For each line in the data below that holds "this", return a copy.

▬▬▬▬▬▬▬▬▬▬

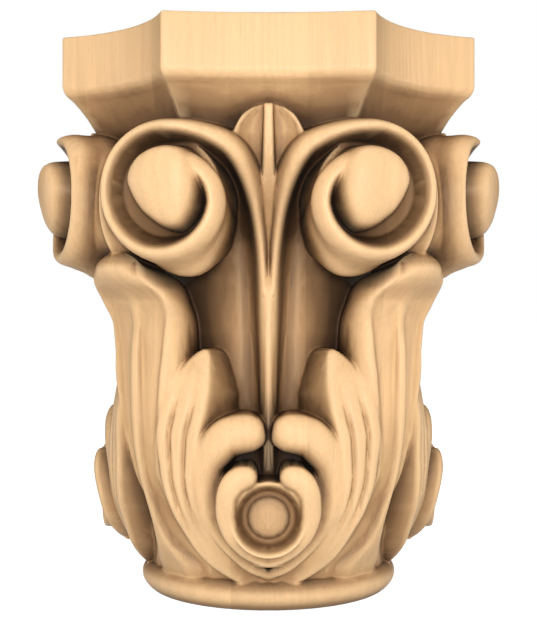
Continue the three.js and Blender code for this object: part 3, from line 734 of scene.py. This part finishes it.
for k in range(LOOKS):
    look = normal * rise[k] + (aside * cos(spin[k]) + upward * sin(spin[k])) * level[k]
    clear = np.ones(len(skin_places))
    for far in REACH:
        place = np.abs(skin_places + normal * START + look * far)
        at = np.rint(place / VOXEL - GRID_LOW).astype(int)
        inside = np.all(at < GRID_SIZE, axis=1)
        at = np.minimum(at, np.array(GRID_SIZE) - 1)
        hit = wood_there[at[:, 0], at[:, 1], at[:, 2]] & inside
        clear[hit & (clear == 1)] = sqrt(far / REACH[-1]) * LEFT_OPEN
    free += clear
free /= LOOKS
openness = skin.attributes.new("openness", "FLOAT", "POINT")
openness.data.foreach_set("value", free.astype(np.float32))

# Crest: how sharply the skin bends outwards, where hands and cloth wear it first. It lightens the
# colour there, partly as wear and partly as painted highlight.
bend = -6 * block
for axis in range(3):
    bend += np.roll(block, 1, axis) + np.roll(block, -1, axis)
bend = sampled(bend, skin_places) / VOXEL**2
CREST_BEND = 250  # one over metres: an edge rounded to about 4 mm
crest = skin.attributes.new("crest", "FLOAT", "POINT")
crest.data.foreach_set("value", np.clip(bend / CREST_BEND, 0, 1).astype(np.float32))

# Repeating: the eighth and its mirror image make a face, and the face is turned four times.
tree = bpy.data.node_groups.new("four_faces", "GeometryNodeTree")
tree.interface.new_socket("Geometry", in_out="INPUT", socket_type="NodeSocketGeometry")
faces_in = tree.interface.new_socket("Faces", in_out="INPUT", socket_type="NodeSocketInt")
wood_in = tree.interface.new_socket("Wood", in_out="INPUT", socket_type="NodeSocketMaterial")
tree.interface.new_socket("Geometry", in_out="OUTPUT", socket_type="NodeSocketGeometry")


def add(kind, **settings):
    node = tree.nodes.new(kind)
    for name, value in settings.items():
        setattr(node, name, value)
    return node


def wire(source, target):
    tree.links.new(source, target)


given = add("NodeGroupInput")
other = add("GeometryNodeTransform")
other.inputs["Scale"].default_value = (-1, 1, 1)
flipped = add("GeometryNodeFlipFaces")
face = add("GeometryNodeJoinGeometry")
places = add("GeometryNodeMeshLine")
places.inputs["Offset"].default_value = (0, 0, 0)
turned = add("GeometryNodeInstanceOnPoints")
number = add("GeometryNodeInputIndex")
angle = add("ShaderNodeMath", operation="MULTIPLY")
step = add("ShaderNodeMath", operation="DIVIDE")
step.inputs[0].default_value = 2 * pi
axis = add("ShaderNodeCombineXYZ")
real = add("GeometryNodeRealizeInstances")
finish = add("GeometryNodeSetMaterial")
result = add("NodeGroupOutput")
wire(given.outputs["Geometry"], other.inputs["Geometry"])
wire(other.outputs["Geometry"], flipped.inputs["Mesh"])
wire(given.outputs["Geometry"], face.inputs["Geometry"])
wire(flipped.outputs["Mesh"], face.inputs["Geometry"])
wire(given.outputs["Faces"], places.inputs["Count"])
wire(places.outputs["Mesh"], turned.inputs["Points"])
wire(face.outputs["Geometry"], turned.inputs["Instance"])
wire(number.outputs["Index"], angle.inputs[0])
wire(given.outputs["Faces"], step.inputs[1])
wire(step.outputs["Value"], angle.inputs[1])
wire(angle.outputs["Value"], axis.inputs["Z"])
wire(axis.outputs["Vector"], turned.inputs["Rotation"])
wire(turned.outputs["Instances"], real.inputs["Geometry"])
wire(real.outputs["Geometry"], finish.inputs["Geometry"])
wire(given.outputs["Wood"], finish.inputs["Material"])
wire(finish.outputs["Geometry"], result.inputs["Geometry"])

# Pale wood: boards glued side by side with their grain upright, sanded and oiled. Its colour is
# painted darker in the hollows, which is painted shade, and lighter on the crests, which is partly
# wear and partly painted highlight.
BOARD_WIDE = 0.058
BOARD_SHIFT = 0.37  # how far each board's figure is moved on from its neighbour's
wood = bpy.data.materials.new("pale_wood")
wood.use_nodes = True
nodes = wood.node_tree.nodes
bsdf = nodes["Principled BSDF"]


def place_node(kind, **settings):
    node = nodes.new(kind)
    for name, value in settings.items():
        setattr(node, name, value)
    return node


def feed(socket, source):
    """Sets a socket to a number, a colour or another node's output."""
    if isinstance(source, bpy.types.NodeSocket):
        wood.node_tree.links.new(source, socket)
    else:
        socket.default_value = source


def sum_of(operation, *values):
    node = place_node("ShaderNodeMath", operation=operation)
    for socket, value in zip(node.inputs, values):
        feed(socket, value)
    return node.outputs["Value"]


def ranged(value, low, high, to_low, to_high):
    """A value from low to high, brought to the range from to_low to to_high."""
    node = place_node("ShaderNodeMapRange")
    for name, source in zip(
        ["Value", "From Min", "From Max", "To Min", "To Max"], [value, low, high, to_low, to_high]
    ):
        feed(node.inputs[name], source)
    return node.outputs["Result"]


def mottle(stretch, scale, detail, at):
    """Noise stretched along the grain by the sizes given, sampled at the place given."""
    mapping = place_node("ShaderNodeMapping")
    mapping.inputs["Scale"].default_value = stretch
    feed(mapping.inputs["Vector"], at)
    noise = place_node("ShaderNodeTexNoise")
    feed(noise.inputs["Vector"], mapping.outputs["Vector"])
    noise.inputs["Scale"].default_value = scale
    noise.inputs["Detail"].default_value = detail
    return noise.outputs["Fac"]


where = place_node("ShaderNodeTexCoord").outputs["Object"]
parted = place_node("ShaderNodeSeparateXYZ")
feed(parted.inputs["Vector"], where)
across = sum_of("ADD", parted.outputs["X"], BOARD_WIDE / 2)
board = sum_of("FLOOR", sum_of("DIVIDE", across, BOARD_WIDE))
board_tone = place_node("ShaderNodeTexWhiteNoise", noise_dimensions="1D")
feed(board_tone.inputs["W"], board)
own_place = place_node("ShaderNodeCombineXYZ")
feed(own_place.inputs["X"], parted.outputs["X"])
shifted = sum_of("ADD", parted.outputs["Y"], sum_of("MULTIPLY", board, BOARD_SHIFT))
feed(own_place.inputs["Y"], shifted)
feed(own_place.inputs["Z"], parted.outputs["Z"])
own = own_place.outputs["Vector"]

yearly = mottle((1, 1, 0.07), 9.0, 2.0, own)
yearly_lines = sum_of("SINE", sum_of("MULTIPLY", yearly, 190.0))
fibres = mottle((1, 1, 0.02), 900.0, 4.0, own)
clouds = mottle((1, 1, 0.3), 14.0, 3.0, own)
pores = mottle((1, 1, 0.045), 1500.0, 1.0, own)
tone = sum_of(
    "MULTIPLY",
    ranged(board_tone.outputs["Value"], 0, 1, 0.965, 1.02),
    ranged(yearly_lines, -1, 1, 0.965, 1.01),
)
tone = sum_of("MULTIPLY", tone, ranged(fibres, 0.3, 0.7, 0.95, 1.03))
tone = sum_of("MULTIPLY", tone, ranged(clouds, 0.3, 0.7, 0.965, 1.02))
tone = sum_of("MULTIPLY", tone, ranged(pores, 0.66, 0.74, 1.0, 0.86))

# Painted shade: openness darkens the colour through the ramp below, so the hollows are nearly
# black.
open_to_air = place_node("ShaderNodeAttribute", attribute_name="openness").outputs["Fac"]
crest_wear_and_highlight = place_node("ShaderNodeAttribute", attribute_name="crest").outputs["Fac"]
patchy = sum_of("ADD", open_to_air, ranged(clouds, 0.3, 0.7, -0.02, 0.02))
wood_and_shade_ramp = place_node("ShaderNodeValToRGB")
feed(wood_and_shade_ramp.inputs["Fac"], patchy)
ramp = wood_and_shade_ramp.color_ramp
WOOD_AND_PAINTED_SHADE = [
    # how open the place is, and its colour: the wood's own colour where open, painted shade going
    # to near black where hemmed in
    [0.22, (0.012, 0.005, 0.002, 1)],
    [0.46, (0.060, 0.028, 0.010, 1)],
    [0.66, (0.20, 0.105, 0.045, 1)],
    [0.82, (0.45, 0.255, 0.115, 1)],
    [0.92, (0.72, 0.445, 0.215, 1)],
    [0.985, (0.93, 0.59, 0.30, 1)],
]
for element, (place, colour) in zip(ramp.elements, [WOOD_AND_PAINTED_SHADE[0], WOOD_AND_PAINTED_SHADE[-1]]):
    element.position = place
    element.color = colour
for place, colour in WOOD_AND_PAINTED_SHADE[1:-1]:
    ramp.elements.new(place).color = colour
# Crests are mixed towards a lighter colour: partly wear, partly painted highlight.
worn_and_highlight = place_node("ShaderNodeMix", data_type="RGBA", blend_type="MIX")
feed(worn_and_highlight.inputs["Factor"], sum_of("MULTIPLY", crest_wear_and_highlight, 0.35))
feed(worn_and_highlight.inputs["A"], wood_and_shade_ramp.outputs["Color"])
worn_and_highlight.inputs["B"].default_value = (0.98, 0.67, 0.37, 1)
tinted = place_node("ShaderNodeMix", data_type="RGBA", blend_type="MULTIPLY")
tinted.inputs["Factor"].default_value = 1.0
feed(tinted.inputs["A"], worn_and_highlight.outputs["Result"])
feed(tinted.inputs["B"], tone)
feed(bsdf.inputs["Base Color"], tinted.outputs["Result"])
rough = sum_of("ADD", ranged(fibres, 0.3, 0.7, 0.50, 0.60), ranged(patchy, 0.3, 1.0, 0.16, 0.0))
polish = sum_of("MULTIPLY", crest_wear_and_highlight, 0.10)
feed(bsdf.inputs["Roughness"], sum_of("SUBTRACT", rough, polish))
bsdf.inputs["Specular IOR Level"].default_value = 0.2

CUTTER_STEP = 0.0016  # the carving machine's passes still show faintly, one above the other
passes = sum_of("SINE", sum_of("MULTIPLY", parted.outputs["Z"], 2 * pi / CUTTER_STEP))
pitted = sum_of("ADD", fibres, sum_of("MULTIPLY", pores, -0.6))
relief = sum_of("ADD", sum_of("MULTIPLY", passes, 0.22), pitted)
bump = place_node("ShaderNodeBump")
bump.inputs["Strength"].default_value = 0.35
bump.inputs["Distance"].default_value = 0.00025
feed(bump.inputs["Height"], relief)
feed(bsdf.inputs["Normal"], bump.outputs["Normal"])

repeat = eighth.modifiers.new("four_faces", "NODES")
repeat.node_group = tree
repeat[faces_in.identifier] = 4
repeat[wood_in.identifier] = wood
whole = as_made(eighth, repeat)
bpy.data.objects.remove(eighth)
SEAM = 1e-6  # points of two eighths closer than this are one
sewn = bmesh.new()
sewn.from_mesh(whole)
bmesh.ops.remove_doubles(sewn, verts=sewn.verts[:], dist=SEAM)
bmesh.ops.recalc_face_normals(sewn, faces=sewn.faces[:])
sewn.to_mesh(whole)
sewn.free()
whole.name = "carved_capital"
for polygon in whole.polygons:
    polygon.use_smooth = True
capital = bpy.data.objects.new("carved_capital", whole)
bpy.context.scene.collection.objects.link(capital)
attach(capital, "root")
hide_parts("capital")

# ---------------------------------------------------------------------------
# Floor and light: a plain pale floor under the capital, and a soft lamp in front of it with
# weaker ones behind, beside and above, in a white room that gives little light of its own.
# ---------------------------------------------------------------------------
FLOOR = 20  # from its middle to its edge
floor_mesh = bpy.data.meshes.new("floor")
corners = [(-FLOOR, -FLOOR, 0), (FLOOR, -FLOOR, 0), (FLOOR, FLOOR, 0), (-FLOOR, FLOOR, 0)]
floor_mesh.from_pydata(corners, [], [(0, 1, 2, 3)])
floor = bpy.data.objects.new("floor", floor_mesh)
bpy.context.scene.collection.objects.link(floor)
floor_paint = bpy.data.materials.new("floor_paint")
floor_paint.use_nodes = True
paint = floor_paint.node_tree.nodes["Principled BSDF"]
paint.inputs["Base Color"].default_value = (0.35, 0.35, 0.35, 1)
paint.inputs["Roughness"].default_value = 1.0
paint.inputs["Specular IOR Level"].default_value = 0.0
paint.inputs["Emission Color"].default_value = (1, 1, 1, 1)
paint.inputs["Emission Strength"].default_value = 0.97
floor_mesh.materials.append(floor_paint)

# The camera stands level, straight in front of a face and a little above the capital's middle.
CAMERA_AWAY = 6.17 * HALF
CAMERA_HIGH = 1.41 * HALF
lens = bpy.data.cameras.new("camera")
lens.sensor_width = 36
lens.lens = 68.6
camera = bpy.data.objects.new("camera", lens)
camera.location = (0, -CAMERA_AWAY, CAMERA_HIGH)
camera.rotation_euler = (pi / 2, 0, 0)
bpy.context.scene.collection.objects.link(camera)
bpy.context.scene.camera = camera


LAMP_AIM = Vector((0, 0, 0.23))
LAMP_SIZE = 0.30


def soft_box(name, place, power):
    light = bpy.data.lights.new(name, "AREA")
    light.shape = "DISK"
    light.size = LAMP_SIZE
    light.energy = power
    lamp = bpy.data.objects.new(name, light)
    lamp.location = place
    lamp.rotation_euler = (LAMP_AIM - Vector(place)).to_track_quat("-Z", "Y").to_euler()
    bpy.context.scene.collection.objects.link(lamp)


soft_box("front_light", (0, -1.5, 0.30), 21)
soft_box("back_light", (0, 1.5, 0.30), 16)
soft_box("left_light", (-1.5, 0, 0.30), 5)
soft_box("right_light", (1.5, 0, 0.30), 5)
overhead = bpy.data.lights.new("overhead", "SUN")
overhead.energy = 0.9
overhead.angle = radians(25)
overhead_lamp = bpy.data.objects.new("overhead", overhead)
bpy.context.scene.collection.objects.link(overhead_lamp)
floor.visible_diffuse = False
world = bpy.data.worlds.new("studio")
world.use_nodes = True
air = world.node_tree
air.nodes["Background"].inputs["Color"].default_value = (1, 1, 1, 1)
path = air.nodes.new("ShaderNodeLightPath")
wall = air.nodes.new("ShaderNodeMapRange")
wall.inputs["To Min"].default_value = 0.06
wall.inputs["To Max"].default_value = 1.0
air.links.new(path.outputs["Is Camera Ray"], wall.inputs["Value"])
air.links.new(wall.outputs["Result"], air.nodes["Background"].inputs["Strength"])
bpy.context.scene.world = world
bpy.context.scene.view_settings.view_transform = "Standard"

▬▬▬▬▬▬▬▬▬▬

> _RESULT_
Continue the three.js and Blender code for this object: part 3, from line 734 of scene.py. This part finishes it.
SEAM = 1e-6  # points of two eighths closer than this are one